An ancient island where the Athenians and the Spartans battled in 406 BC has been discovered by an international group of geo-archaeologists.
The scientists, led by researchers from the German Archaeology Institute, examined underground rock layers from an Aegean Sea peninsula near Bademli village in the western Izmir province of Turkey and discovered that it was once an island, according to reports from Doğan News Agency. Based on archaeological remnants and ceramics in the village, the archaeologists believe they have discovered the lost city of Kane, where the ancient Battle of Arginusae took place. Kane was an ancient city on one of three Arginus islands; the other two islands still exist and are today called the Garip islands.

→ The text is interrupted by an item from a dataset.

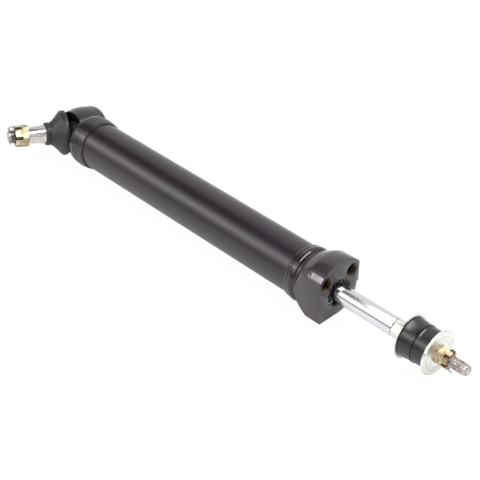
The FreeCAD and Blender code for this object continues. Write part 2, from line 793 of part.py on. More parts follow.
def piston_rod():
    """Ground and plated rod: a stem for the piston, wrench flats, and a threaded end."""
    piston_stem = PISTON_STEM_OD / 2
    stem_start = piston_face - PISTON_LENGTH - PISTON_NUT_HEIGHT - STEM_BEYOND_NUT
    stem = ROD_STEM_OD / 2
    rod = turned(
        (stem_start, 0),
        (stem_start, piston_stem - 0.8),
        (stem_start + 0.8, piston_stem),
        (piston_face, piston_stem),
        (piston_face, ROD_OD / 2),
        (rod_shoulder - 0.6, ROD_OD / 2),
        (rod_shoulder, ROD_OD / 2 - 0.6),
        (rod_shoulder, stem),
        (rod_tip - STEM_CHAMFER, stem),
        (rod_tip, stem - STEM_CHAMFER),
        (rod_tip, 0),
    )
    flats_start = rod_shoulder - FLATS_SETBACK - FLATS_LENGTH
    for side in (0, 180):
        corner = Vector(flats_start, FLATS_ACROSS / 2, -ROD_OD)
        flat = Part.makeBox(FLATS_LENGTH, ROD_OD, 2 * ROD_OD, corner)
        flat.rotate(Vector(0, 0, 0), Vector(1, 0, 0), FLATS_TURN + side)
        rod = rod.cut(flat)
    return rod.cut(cross_hole(ROD_COTTER, rod_cotter_place, ROD_STEM_OD + 2))


def piston():
    """Piston with one ring groove, clamped against the rod's shoulder."""
    start = piston_face - PISTON_LENGTH
    body = turned(
        (start, PISTON_STEM_OD / 2 + PRESS_GAP),
        (start, barrel_bore / 2 - LOOSE_FIT - 1.0),
        (start + 1.0, barrel_bore / 2 - LOOSE_FIT),
        (piston_face - 1.0, barrel_bore / 2 - LOOSE_FIT),
        (piston_face, barrel_bore / 2 - LOOSE_FIT - 1.0),
        (piston_face, PISTON_STEM_OD / 2 + PRESS_GAP),
    )
    return body.cut(ring(barrel_bore - 2 * PISTON_RING_DEPTH, barrel_bore + 2, *ring_span()))


def ring_span():
    """The piston ring's groove, in the middle of the piston."""
    middle = piston_face - PISTON_LENGTH / 2
    return middle - PISTON_RING_WIDTH / 2, middle + PISTON_RING_WIDTH / 2


def piston_ring():
    """Split sealing ring that slides on the barrel's bore."""
    start, end = ring_span()
    band = ring(
        barrel_bore - 2 * PISTON_RING_DEPTH + 2 * LOOSE_FIT, barrel_bore - 2 * RUNNING_FIT, start + 0.05, end - 0.05,
    )
    gap = Part.makeBox(PISTON_RING_WIDTH + 2, 0.8, barrel_bore, Vector(start - 1, -0.4, 0))
    return band.cut(gap)


def piston_nut():
    """Plain hexagon nut that clamps the piston on its stem."""
    end = piston_face - PISTON_LENGTH - PRESS_GAP
    start = end - PISTON_NUT_HEIGHT
    corner = PISTON_NUT_FLATS / math.sqrt(3)
    blank = hexagon(PISTON_NUT_FLATS, start, end)
    envelope = turned(
        (start, 0), (start, corner - 0.9), (start + 0.6, corner), (end - 0.6, corner), (end, corner - 0.9), (end, 0),
    )
    return blank.common(envelope).cut(ring(0.0, PISTON_STEM_OD + 2 * RUNNING_FIT, start - 1, end + 1))


def cup_washer(seat, side, thickness):
    """Pressed washer whose rim is cupped towards the rubber: side is +1 when the rubber is beyond it."""
    bore = ROD_STEM_OD / 2 + PRESS_GAP * 5
    back = seat - side * thickness
    cup = side * WASHER_CUP
    return turned(
        (back, bore),
        (back, WASHER_FLAT_OD / 2),
        (back + cup, WASHER_CUP_OD / 2),
        (back + cup, WASHER_OD / 2 - 0.4),
        (back + cup + side * 0.4, WASHER_OD / 2),
        (seat + cup - side * 0.4, WASHER_OD / 2),
        (seat + cup, WASHER_OD / 2 - 0.4),
        (seat + cup, WASHER_CUP_OD / 2),
        (seat, WASHER_FLAT_OD / 2),
        (seat, bore),
    )


def bushing(seat, side, end_od):
    """Rubber half bushing: waisted, wide at its washer and lipped where it meets its twin."""
    meet = (pack_start + pack_end) / 2 - side * PRESS_GAP
    bore = SLEEVE_OD / 2 + PRESS_GAP
    cup = seat + side * WASHER_CUP
    waist_end = meet - side * BUSHING_LIP * 1.6
    waist_middle = (cup + waist_end) / 2
    waist = BUSHING_WAIST_OD / 2
    return turned(
        (seat, bore),
        (seat, WASHER_FLAT_OD / 2),
        (cup, WASHER_CUP_OD / 2),
        (cup, end_od / 2),
        ((waist_middle, waist), (waist_end, waist + 0.5)),
        (meet - side * BUSHING_LIP, BUSHING_LIP_OD / 2),
        (meet, BUSHING_LIP_OD / 2 - 0.2),
        (meet, bore),
    )


def spacer_sleeve():
    """Steel sleeve that sets the bushings' squeeze between the washers."""
    bore = ROD_STEM_OD + 10 * PRESS_GAP
    return ring(bore, SLEEVE_OD, pack_start + PRESS_GAP, pack_end - PRESS_GAP)


nodes = {
    "outer_tube": outer_tube(),
    "inner_barrel": inner_barrel(),
    "socket_end": socket_end(),
    "socket_plug": socket_plug(),
    "seat_spring": seat_spring(),
    "pressure_seat": pressure_seat(),
    "ball_stud": ball_stud(),
    "dust_boot": dust_boot(),
    "stud_nut": aimed(slotted_nut(STUD_NUT, STUD_THREAD_OD, stud_nut_back), stud_axis),
    "stud_cotter": aimed(cotter_pin(STUD_COTTER, stud_cotter_place), stud_axis),
    "port_head": head(),
    "port_seat_left": port_seat(-PORT_ACROSS),
    "port_seat_right": port_seat(PORT_ACROSS),
    "barrel_seal": barrel_seal(),
    "rod_bush": rod_bush(),
    "rod_seal": rod_seal(),
    "seal_backup": seal_backup(),
    "rod_scraper": rod_scraper(),
    "retaining_ring": retaining_ring(),
    "piston_rod": piston_rod(),
    "piston": piston(),
    "piston_ring": piston_ring(),
    "piston_nut": piston_nut(),
    "inner_washer": cup_washer(pack_start, 1, WASHER_THICKNESS),
    "inner_bushing": bushing(pack_start, 1, BUSHING_END_OD),
    "spacer_sleeve": spacer_sleeve(),
    "outer_bushing": bushing(pack_end, -1, BUSHING_OUTER_END_OD),
    "outer_washer": cup_washer(pack_end, -1, OUTER_WASHER_THICKNESS),
    "rod_nut": slotted_nut(ROD_NUT, ROD_STEM_OD, rod_nut_back),
    "rod_cotter": cotter_pin(ROD_COTTER, rod_cotter_place),
}

os.makedirs("parts", exist_ok=True)
for name, shape in nodes.items():
    if not shape.isValid() or len(shape.Solids) != 1 or shape.Volume <= 0:
        print("check", name, shape.isValid(), len(shape.Solids), round(shape.Volume, 1))
    shape.exportStep("parts/" + name + ".step")
print("stud axis", [round(value, 5) for value in stud_axis], "socket axis", [round(value, 5) for value in socket_axis])
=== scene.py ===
import json
import math

import bpy
from mathutils import Matrix, Vector

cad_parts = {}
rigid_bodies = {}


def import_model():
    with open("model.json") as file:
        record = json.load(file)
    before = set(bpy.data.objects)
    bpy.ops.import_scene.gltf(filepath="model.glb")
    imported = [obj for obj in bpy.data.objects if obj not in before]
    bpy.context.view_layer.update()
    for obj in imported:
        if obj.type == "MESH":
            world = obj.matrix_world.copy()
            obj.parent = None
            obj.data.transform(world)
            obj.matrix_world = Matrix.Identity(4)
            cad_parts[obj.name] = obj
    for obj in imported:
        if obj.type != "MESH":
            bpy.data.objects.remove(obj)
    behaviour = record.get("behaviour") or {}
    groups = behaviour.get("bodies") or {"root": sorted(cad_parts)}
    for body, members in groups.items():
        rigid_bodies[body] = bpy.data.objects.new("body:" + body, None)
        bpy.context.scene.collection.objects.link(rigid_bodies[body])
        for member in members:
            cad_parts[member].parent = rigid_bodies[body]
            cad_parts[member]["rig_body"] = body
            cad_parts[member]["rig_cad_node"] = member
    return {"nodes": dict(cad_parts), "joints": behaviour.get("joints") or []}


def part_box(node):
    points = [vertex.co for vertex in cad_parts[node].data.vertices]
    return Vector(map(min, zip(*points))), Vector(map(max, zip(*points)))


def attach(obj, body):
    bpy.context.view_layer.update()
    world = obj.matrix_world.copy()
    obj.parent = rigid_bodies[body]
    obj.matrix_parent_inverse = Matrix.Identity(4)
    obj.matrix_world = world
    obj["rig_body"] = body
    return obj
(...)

“It was not clear that these lands were actually the Arginus islands that we were looking for until our research,” Felix Pirson, from the German Atcheological Institute, told Turkish newspaper Zaman. “By examining the geological samples obtained through the core-drill method, we recognized that the gap between the third Arginus island and the mainland was indeed filled with loose soil and rock, creating the existing peninsula.”

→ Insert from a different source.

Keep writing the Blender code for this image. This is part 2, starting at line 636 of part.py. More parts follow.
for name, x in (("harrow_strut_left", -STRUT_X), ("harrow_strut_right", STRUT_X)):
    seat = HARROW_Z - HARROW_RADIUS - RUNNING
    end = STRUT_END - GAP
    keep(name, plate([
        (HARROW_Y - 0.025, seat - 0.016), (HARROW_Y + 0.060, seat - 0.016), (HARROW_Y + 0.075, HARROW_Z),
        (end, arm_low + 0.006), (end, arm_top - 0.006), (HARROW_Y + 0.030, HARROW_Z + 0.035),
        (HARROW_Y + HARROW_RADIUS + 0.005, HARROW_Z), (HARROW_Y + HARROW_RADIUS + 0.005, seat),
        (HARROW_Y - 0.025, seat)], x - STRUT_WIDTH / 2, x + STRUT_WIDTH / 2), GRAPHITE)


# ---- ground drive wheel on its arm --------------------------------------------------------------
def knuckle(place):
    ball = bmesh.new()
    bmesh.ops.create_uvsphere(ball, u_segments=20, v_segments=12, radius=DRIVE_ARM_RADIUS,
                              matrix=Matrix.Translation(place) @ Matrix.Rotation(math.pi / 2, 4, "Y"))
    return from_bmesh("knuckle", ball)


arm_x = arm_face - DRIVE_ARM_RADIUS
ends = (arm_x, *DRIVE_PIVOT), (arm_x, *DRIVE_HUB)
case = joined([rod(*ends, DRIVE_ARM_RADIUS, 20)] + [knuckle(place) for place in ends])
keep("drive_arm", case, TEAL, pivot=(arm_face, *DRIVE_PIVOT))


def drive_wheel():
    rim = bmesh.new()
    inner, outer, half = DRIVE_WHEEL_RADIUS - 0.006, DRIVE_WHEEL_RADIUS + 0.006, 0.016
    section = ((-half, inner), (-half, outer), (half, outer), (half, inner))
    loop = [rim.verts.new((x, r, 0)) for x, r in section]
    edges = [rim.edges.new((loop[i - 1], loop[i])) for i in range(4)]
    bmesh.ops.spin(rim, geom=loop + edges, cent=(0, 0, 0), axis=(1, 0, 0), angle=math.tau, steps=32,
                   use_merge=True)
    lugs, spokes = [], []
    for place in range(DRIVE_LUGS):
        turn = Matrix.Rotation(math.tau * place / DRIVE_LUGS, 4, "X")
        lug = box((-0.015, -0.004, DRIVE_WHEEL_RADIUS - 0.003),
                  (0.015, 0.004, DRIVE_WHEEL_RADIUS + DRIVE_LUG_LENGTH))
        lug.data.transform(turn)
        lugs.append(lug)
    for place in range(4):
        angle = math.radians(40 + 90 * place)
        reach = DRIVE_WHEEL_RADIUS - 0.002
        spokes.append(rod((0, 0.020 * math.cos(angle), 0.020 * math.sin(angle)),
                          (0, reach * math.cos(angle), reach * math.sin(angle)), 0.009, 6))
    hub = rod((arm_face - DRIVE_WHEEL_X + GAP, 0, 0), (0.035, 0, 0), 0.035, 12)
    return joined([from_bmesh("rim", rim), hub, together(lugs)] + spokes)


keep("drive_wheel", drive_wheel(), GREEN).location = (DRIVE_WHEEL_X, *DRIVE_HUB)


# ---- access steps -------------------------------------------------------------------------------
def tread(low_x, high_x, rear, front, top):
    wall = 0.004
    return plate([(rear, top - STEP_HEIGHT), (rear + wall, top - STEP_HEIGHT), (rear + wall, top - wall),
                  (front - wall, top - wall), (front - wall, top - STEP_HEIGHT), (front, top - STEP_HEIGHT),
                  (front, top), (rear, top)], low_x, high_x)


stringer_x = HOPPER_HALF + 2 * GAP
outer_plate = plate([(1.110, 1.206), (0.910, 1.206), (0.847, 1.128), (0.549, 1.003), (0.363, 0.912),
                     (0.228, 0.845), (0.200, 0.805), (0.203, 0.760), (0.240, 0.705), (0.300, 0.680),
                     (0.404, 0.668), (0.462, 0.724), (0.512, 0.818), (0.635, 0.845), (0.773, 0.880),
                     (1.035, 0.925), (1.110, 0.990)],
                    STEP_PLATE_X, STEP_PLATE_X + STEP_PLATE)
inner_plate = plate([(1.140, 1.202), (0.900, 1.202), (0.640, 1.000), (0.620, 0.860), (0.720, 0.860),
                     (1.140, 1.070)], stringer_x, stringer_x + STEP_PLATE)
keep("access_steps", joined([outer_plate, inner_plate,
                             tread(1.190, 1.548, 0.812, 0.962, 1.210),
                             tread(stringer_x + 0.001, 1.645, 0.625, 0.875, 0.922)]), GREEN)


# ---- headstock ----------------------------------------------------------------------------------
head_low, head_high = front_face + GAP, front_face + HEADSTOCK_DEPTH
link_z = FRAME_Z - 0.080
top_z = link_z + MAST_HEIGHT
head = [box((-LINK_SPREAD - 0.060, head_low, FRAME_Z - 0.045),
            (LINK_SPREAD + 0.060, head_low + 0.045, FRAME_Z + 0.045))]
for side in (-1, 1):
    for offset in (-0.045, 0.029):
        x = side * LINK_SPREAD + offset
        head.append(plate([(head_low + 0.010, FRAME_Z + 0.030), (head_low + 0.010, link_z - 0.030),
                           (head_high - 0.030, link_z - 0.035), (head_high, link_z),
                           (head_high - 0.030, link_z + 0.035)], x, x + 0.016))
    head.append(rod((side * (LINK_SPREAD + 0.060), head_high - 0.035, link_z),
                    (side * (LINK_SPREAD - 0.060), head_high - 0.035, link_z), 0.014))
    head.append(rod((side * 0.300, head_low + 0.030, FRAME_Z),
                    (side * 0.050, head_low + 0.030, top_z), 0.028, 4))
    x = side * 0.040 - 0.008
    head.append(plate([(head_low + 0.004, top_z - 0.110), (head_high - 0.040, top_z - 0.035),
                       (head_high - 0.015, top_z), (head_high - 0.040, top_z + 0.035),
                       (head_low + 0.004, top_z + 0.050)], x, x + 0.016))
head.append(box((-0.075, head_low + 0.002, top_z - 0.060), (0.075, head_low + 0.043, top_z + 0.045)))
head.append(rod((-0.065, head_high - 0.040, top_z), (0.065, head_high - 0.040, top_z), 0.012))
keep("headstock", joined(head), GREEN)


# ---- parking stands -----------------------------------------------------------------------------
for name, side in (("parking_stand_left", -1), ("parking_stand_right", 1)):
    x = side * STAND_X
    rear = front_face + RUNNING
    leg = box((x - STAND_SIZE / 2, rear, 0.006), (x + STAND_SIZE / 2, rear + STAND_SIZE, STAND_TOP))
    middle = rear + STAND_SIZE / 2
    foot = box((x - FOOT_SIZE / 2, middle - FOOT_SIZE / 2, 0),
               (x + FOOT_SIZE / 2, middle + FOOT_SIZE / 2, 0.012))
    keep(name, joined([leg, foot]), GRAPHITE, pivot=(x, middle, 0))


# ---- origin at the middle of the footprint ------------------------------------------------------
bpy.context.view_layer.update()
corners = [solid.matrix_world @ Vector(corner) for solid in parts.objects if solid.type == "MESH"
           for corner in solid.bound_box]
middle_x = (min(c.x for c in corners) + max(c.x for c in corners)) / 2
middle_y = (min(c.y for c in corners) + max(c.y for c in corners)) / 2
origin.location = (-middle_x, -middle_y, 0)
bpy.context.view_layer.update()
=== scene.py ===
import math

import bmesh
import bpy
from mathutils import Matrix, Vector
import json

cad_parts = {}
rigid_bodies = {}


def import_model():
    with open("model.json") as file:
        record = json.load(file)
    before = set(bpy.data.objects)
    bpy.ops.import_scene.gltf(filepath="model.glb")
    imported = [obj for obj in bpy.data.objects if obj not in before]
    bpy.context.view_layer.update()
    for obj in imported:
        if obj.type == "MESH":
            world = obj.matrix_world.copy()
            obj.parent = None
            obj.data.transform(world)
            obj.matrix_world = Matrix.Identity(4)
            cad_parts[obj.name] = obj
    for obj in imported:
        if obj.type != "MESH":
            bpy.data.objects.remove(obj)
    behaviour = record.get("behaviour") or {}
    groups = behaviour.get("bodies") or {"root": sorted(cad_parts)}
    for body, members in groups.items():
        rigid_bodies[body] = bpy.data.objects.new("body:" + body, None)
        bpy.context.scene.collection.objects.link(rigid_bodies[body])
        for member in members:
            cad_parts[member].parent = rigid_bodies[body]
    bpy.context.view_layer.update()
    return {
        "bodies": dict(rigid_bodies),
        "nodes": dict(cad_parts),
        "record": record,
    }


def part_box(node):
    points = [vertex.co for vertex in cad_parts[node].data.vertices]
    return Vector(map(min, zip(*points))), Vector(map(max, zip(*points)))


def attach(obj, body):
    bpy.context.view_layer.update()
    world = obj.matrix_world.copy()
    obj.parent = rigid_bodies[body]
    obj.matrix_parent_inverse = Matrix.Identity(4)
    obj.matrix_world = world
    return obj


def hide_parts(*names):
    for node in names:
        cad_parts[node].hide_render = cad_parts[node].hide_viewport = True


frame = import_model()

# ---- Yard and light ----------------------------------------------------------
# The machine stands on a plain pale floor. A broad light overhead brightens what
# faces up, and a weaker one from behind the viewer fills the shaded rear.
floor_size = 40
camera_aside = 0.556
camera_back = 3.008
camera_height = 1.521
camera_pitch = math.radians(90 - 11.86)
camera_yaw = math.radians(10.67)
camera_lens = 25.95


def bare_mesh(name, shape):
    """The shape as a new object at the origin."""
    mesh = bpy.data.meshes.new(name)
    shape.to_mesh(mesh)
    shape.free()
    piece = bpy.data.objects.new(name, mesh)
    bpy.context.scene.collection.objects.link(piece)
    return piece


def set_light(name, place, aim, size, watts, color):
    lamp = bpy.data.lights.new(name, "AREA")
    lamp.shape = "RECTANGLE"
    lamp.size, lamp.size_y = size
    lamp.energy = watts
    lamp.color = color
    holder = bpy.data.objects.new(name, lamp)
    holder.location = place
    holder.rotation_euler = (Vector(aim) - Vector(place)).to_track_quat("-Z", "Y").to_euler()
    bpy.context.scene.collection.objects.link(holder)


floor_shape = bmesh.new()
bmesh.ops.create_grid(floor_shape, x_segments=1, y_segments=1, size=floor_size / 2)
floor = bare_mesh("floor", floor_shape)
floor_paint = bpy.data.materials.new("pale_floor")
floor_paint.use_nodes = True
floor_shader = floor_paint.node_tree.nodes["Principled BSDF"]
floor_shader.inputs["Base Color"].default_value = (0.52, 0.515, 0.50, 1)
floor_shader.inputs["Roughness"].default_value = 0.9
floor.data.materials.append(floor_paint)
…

Güler Ateş, archeologist from Celal Bayar University, told Doğan News Agency that the harbors on the island would once have been major ports.
“It is understood that this place was like a way station among important routes such as Lesbos and Adramytteion [today Edremit] in the north and Elaia [Zeytindağ], the main harbor of the ancient city of Pergamon, in the south,” he said.
The Battle of Arginusae took place towards the end of the 27-year Peloponnesian war. Though the Athenians won the battle, the crews of 25 Athenian ships were left stranded and several of the battle commanders were tried and executed for their poor leadership, according to a book on the battle by historian Debra Hamel.